Banks charge little for cash transfers, which are done electronically and in real time, bringing down the cost to the lenders. The Clearing House estimated in a 2011 study that wire-transfer fees in the U.S. were about $500 million a year. That would be 0.0001 percent of the $973 trillion of wire transfers in 2010, according to Bank for International Settlements data.
Additional Expense
Based on that estimate, BNP Paribas’s cost for paying another bank to clear its clients’ wire transfers for a few months wouldn’t exceed a few million dollars.
“The fees are down to pennies for each transaction,” said Jeanne Capachin, a senior consultant at research firm Graber Associates who has followed the global payments system for three decades. “So if they’re allowed to pay some other institution to do it, that would be an additional expense for them, but not put them out of business.”
The ban probably wouldn’t include money transfers within the U.S. since that’s outside the purview of the violation being punished, according to Capachin.

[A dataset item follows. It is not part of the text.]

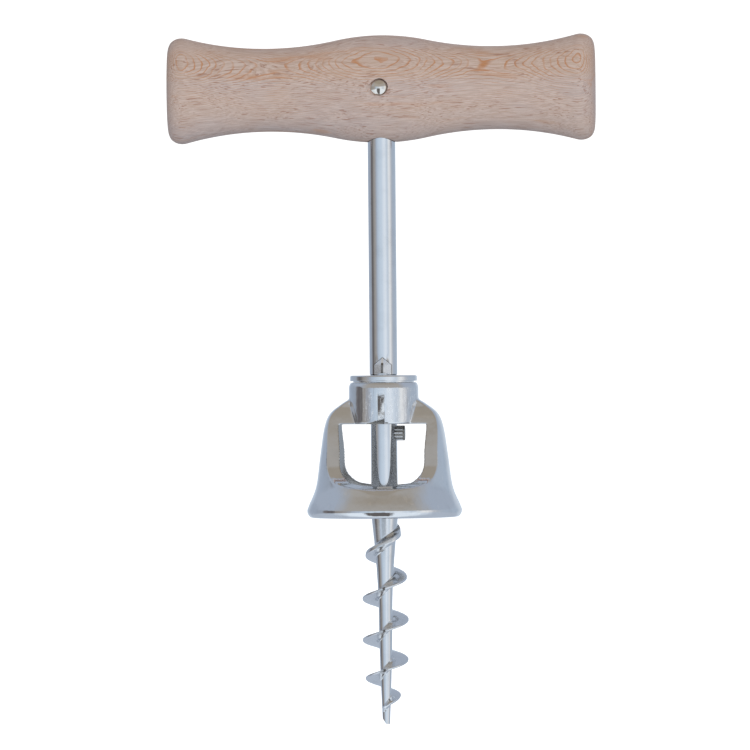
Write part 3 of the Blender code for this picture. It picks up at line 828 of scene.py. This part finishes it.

BNP Paribas owns Bancwest Corp., which operates more than 670 branches in 20 U.S. states, serving more than 2.4 million households and businesses, the unit’s website says.
Criminal Plea
Credit Suisse, Switzerland’s second-biggest lender, agreed to pay $2.6 billion in addition to having a unit plead guilty. The Zurich-based firm’s shares rose 1 percent yesterday after the settlement was announced, and were little changed today. Credit Suisse did extensive research and found no legal barriers that would prevent customers doing business with the bank because of the criminal plea, Chief Executive Officer Brady Dougan told reporters and analysts.
Regulators and prosecutors have made it clear they don’t want to put either lender out of business with criminal charges or pull the banks’ licenses in the U.S.
Regardless of how much pain a temporary ban might inflict, its impact, like that of a fine, can be measured in dollars. By letting firms continue to do business after pleading guilty to criminal charges, authorities are hollowing out the deterrence effect, according to KBW’s Cannon.
‘Deterrence Power’
“The only difference between civil and criminal is taking away the license,” said Cannon. “If you don’t take away the charter, then you eliminate that difference and the deterrence power of a criminal conviction. Why would a bank be afraid of facing criminal charges if it just means paying some fines like in a lawsuit and continue business as usual?”
In a 1995 case involving Japan’s Daiwa Bank, regulators withdrew its license to do business in the U.S. as soon as they filed conspiracy and fraud charges related to a $1.1 billion bond-trading scandal. Daiwa, which changed its name to Resona Holdings Inc. in 2002 after multiple mergers, shut most international operations after the U.S. scandal and became a domestic lender.
Top management should pay with their jobs if punishments are to have some deterrence, said Tamar Frankel, professor of corporate governance at the Boston University School of Law.
Tailoring Punishment
“If everybody in the corporation lives happily thereafter following a guilty plea, we’ve done nothing,” Frankel said. “You want the corporation to live, but you also want people inside the corporation to behave well. So you need to hold people responsible. You don’t have to jail them, but you need to make them pay with their jobs.”
North America accounted for 10 percent of revenue at BNP Paribas, which is targeting about one-fifth of its sales growth to come from the region in the next two years.
Even if the French bank keeps its U.S. license, the financial impact of a wire-transfer ban on BNP Paribas could be worse than intended, according to Charles Whitehead, a professor of corporate law at Cornell University in Ithaca, New York. Because banks cross-sell many services, losing corporate clients could reduce revenue in all types of businesses, he said.
“The regulators say they don’t want to put BNP Paribas out of business, so they’ll likely tailor the punishment so it only causes some lost revenue and some clients,” Whitehead said. “Might they still unintentionally cause the whole U.S. business to collapse? It’s conceivable, but highly unlikely.”